GIVEN DATA>
┌──
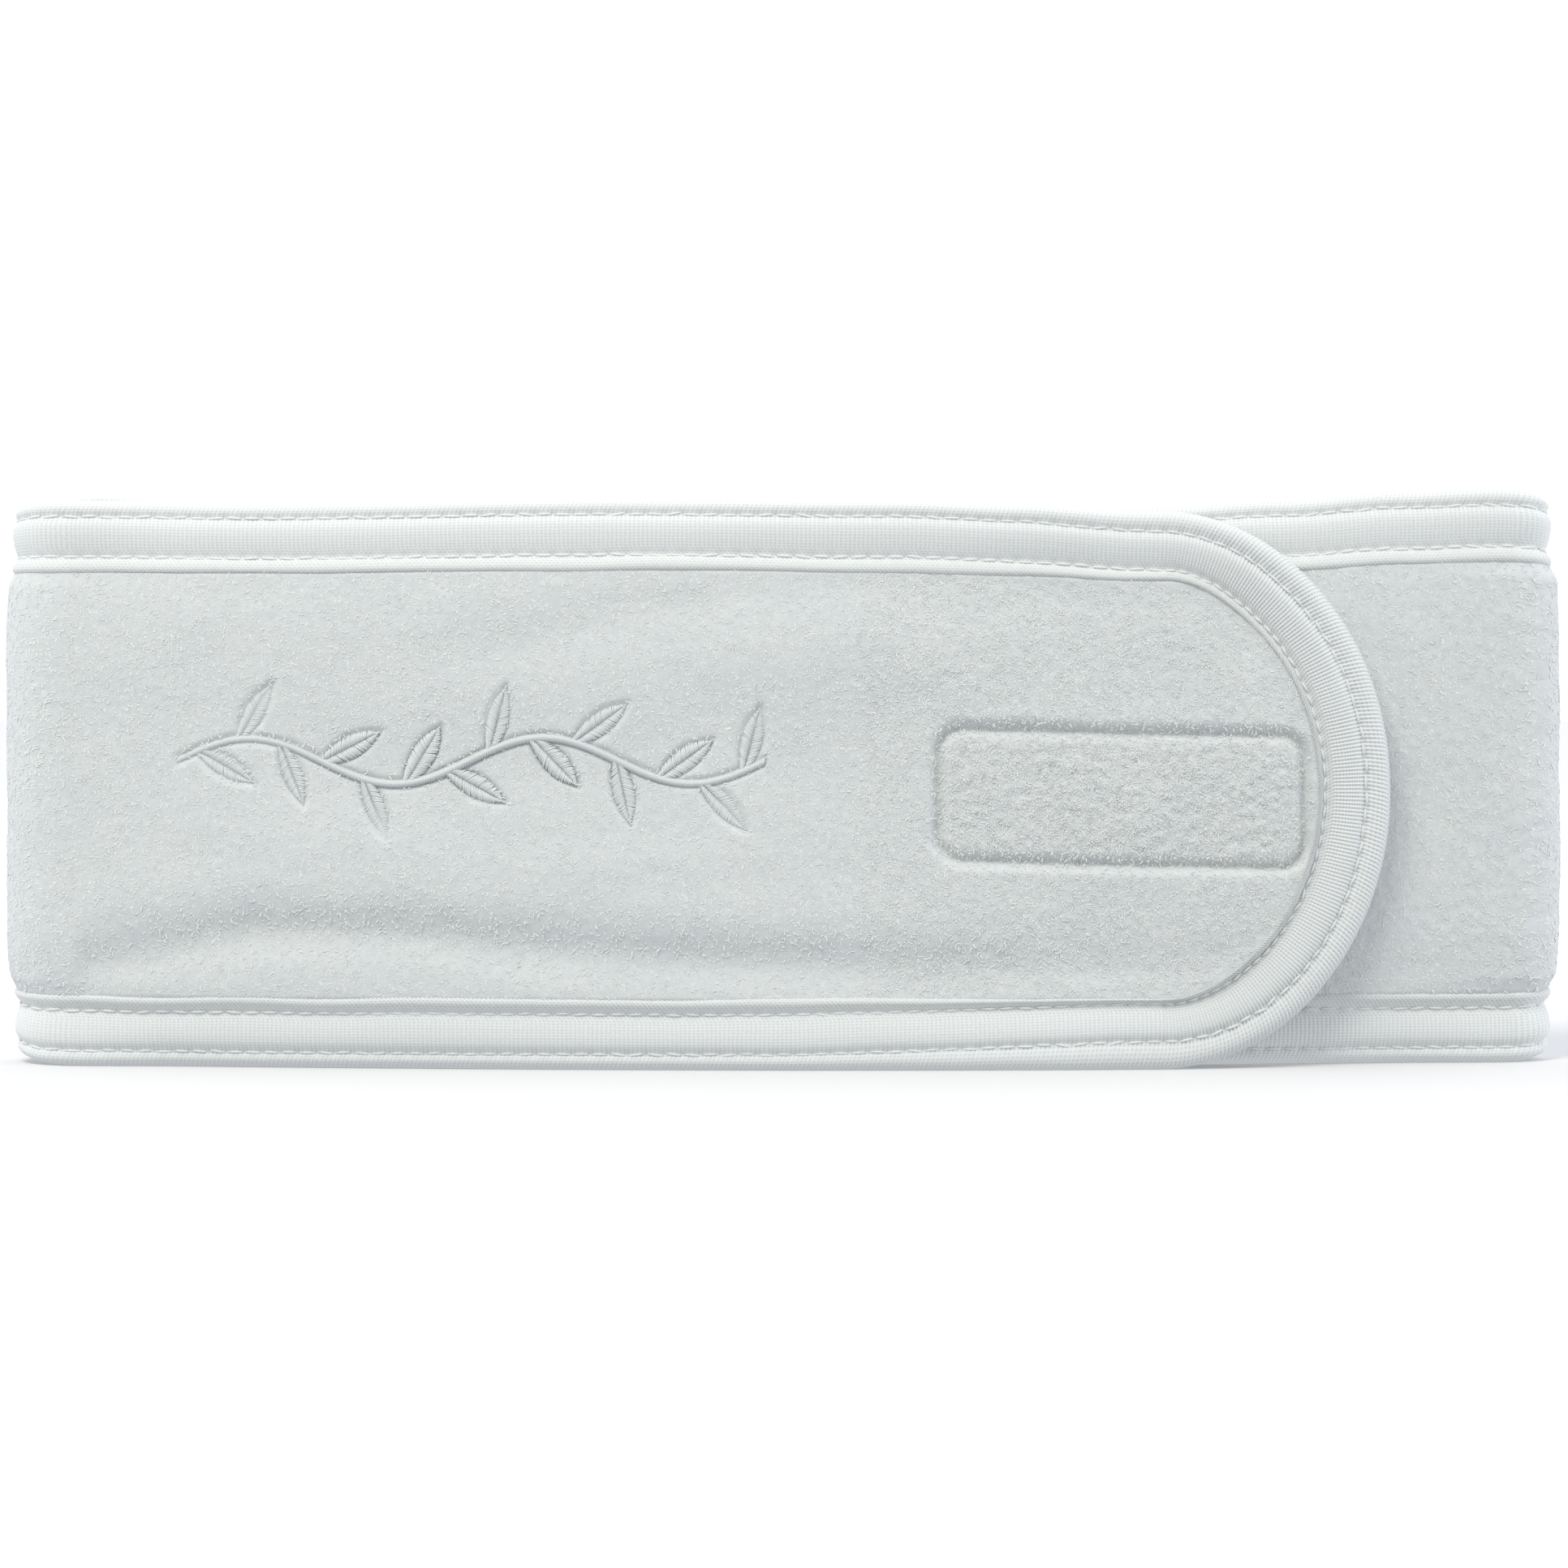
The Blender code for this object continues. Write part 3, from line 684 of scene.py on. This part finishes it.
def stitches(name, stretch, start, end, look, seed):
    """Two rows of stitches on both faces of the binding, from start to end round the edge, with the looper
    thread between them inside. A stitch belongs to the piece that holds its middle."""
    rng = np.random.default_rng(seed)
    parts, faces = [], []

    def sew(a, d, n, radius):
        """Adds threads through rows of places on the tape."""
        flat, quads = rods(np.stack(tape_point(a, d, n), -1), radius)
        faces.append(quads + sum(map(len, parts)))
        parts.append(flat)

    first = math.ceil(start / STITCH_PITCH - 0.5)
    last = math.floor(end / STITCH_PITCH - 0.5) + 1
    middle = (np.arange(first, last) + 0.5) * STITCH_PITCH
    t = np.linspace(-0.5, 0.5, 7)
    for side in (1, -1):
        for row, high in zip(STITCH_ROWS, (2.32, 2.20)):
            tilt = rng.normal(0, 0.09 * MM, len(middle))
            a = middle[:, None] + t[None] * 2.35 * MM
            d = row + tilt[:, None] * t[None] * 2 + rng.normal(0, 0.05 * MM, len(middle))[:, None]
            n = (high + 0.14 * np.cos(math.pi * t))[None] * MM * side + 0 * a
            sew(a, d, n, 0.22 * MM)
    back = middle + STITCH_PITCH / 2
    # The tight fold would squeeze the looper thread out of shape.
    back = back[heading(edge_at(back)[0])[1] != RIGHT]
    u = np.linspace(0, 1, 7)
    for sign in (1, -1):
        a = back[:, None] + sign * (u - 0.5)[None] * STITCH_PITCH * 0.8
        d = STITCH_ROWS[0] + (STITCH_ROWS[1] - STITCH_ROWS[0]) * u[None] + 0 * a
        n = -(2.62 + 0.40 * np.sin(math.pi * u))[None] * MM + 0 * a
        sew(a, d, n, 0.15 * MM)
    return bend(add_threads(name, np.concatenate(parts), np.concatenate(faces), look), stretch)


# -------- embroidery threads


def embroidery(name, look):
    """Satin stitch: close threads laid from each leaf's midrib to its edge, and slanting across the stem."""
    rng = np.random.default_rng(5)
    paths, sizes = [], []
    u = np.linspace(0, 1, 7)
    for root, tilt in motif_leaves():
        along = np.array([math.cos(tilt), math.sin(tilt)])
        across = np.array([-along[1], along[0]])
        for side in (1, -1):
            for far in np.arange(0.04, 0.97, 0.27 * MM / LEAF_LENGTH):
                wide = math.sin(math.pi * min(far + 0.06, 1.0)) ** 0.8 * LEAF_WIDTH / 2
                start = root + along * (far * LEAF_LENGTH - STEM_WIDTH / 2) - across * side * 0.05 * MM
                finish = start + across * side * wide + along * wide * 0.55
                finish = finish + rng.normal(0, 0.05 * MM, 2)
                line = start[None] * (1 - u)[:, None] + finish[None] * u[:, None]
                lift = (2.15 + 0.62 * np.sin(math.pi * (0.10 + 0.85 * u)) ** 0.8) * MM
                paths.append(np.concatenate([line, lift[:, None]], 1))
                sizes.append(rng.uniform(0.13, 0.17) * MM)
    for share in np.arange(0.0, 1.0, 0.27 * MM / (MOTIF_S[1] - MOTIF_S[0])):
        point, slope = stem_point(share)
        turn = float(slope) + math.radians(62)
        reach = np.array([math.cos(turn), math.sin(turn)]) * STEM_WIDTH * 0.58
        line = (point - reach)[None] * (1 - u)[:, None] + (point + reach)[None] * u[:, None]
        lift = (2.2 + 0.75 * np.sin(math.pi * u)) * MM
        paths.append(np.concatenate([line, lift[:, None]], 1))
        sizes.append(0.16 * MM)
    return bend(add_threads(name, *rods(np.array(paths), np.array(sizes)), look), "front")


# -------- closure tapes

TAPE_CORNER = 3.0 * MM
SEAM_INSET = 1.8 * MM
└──
┌──
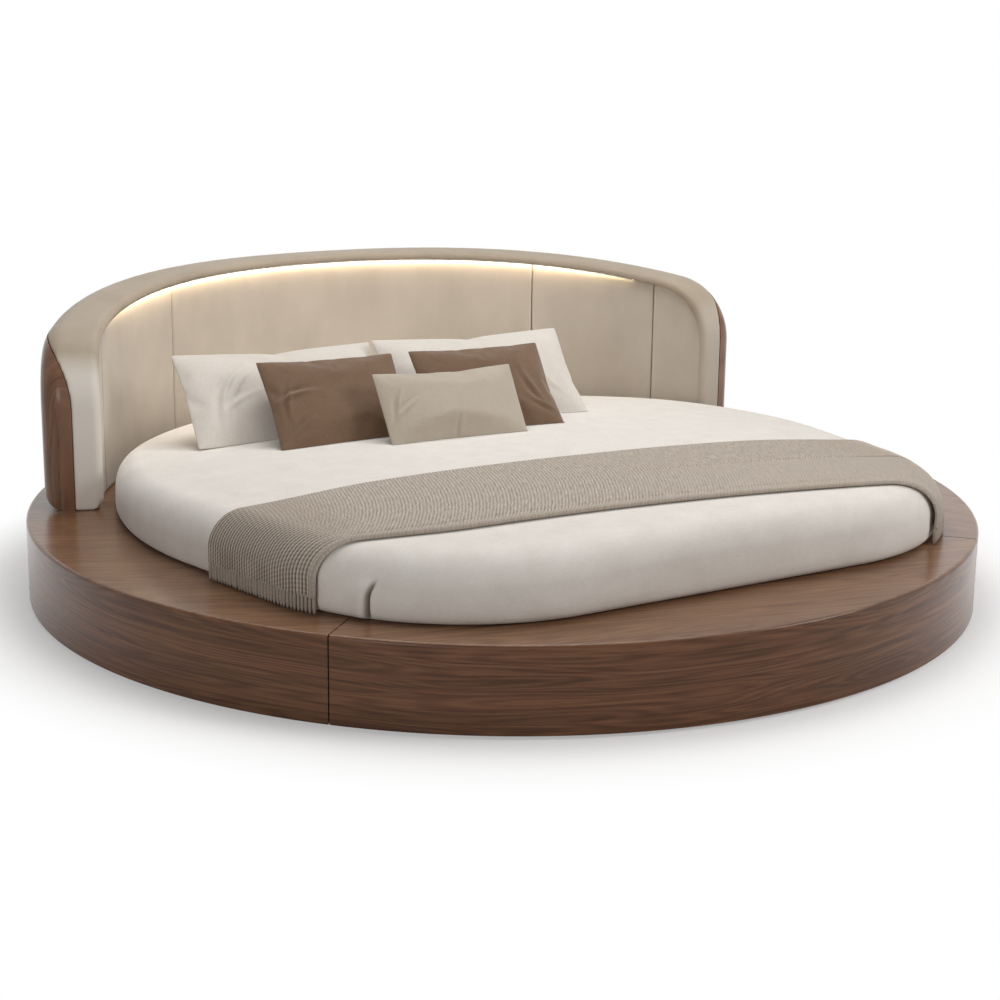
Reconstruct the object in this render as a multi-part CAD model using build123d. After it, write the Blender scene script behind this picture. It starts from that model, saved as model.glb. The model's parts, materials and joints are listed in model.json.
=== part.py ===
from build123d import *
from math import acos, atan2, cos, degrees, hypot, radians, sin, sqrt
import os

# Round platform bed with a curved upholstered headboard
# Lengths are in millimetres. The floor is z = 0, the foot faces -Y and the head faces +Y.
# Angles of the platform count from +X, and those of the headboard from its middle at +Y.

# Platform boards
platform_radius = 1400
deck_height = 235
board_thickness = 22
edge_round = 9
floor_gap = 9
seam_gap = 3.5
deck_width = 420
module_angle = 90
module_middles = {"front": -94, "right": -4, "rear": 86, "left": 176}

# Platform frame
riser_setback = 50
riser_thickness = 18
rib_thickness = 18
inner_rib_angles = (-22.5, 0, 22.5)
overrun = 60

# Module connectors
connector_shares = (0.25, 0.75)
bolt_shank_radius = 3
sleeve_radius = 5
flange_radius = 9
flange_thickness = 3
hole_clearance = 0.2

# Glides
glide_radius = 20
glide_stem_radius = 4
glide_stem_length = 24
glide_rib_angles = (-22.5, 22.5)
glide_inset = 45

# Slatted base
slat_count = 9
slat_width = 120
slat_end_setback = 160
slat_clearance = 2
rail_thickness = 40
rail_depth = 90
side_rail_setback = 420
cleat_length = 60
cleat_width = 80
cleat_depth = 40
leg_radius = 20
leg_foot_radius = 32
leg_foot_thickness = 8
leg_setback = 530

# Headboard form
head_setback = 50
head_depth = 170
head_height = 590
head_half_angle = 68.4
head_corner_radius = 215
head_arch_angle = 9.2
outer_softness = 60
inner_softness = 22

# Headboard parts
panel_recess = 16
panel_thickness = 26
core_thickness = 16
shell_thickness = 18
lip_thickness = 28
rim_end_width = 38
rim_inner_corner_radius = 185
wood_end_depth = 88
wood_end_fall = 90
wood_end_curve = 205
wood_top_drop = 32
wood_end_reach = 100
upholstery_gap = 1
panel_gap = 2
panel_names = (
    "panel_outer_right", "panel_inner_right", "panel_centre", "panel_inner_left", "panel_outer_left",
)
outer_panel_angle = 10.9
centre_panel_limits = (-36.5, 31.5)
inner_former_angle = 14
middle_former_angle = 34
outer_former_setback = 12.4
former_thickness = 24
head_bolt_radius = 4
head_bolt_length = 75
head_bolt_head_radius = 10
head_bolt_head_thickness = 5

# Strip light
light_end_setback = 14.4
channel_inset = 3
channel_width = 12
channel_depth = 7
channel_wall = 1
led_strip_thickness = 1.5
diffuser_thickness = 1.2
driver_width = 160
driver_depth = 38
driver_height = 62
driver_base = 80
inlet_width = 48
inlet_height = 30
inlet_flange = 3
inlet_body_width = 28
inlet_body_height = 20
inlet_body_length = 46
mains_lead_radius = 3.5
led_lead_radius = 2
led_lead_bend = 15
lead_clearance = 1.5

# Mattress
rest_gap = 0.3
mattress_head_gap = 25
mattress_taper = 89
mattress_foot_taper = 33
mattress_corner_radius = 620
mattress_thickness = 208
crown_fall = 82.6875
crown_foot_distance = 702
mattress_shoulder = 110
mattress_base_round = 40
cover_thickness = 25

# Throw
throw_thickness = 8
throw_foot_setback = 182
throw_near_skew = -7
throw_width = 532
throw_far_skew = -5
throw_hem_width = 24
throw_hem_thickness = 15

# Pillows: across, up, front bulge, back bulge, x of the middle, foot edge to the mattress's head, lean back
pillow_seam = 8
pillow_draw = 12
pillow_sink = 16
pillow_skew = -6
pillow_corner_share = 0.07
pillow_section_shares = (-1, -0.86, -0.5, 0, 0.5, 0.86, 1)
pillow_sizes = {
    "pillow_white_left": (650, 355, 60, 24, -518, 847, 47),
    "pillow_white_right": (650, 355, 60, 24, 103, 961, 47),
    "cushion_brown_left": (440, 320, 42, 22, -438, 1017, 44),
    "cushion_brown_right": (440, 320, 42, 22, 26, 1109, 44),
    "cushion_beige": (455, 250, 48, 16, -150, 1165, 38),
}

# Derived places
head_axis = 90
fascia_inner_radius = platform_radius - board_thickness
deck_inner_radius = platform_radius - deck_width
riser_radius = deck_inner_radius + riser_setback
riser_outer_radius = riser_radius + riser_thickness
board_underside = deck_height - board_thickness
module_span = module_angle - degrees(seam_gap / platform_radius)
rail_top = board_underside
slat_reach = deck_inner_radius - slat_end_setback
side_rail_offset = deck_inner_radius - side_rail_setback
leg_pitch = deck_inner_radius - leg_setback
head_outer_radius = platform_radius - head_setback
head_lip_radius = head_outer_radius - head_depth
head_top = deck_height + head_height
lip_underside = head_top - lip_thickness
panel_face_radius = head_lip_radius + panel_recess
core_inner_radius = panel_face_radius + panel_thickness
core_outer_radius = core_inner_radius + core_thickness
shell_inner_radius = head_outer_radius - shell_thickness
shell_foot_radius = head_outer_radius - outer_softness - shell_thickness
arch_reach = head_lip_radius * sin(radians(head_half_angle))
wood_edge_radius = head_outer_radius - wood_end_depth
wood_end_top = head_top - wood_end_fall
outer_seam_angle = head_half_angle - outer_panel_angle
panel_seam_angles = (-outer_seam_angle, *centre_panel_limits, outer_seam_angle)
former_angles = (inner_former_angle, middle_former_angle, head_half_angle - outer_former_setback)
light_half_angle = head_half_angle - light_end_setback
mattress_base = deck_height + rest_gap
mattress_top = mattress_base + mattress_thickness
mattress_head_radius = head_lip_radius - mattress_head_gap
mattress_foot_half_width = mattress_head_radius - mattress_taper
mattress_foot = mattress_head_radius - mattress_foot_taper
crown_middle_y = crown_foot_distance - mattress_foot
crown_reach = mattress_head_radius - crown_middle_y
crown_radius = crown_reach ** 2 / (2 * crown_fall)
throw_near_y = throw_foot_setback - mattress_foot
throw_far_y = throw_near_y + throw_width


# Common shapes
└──
┌──
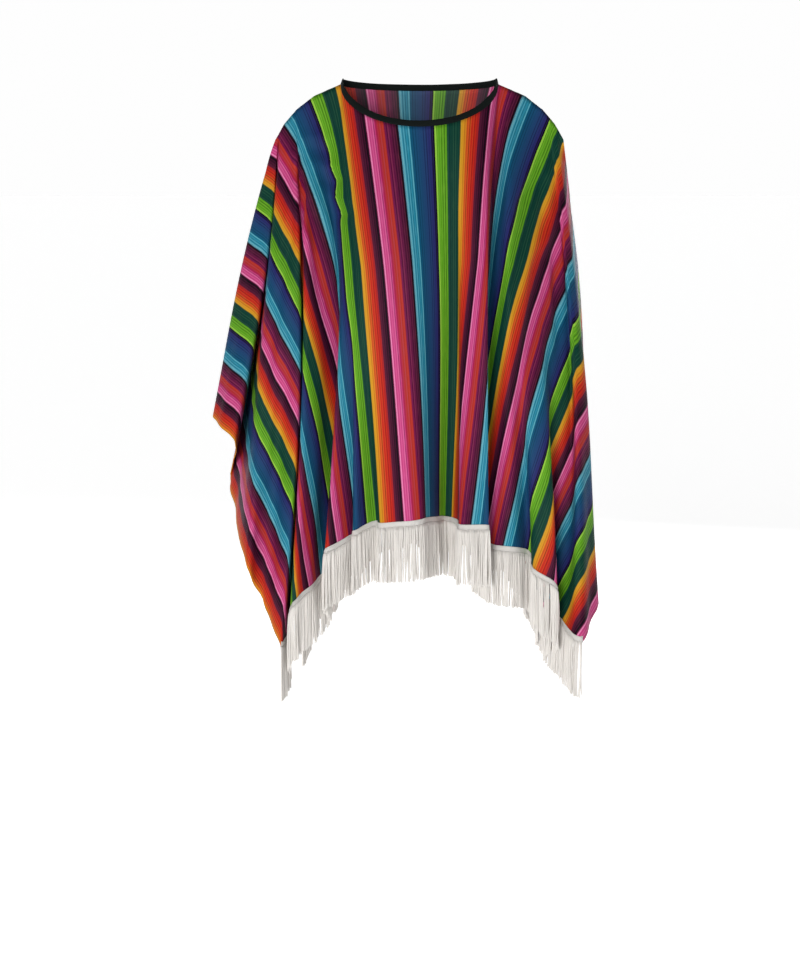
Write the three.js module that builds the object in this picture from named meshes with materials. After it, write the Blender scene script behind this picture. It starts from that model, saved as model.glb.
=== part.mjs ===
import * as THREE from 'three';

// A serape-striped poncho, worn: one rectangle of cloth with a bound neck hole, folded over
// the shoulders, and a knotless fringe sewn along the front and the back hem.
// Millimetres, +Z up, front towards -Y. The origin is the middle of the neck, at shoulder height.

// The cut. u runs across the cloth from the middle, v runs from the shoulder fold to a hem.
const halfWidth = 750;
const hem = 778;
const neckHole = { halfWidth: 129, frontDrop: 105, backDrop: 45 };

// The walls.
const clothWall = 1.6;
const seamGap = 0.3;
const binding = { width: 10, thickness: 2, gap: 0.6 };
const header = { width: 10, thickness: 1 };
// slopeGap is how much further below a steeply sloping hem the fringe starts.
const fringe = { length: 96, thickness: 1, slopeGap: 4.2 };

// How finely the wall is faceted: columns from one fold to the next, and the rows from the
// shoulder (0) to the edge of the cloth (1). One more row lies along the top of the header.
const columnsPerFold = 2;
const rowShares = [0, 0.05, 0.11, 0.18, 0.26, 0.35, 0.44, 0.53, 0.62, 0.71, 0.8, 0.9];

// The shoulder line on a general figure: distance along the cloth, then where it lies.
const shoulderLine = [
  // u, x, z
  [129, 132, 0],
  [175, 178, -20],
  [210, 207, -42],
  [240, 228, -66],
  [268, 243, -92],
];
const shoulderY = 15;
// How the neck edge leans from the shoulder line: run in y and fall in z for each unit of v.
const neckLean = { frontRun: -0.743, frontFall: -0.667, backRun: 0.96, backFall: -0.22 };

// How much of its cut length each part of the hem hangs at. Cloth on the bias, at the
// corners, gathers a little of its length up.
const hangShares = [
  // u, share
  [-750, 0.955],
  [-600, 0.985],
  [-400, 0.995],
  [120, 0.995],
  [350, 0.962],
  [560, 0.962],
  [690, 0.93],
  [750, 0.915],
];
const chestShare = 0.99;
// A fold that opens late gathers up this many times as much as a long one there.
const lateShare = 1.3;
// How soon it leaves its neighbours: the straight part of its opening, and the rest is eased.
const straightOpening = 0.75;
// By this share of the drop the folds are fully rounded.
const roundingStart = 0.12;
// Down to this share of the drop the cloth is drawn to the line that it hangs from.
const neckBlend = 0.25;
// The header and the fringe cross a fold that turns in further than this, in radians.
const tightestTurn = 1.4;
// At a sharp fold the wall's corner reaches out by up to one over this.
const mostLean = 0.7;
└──
PROBLEM TO SOLVE> Check all the records above and select each line where the string "behind" is found.

SOLUTION TO THE PROBLEM>
Reconstruct the object in this render as a multi-part CAD model using build123d. After it, write the Blender scene script behind this picture. It starts from that model, saved as model.glb. The model's parts, materials and joints are listed in model.json.
Write the three.js module that builds the object in this picture from named meshes with materials. After it, write the Blender scene script behind this picture. It starts from that model, saved as model.glb.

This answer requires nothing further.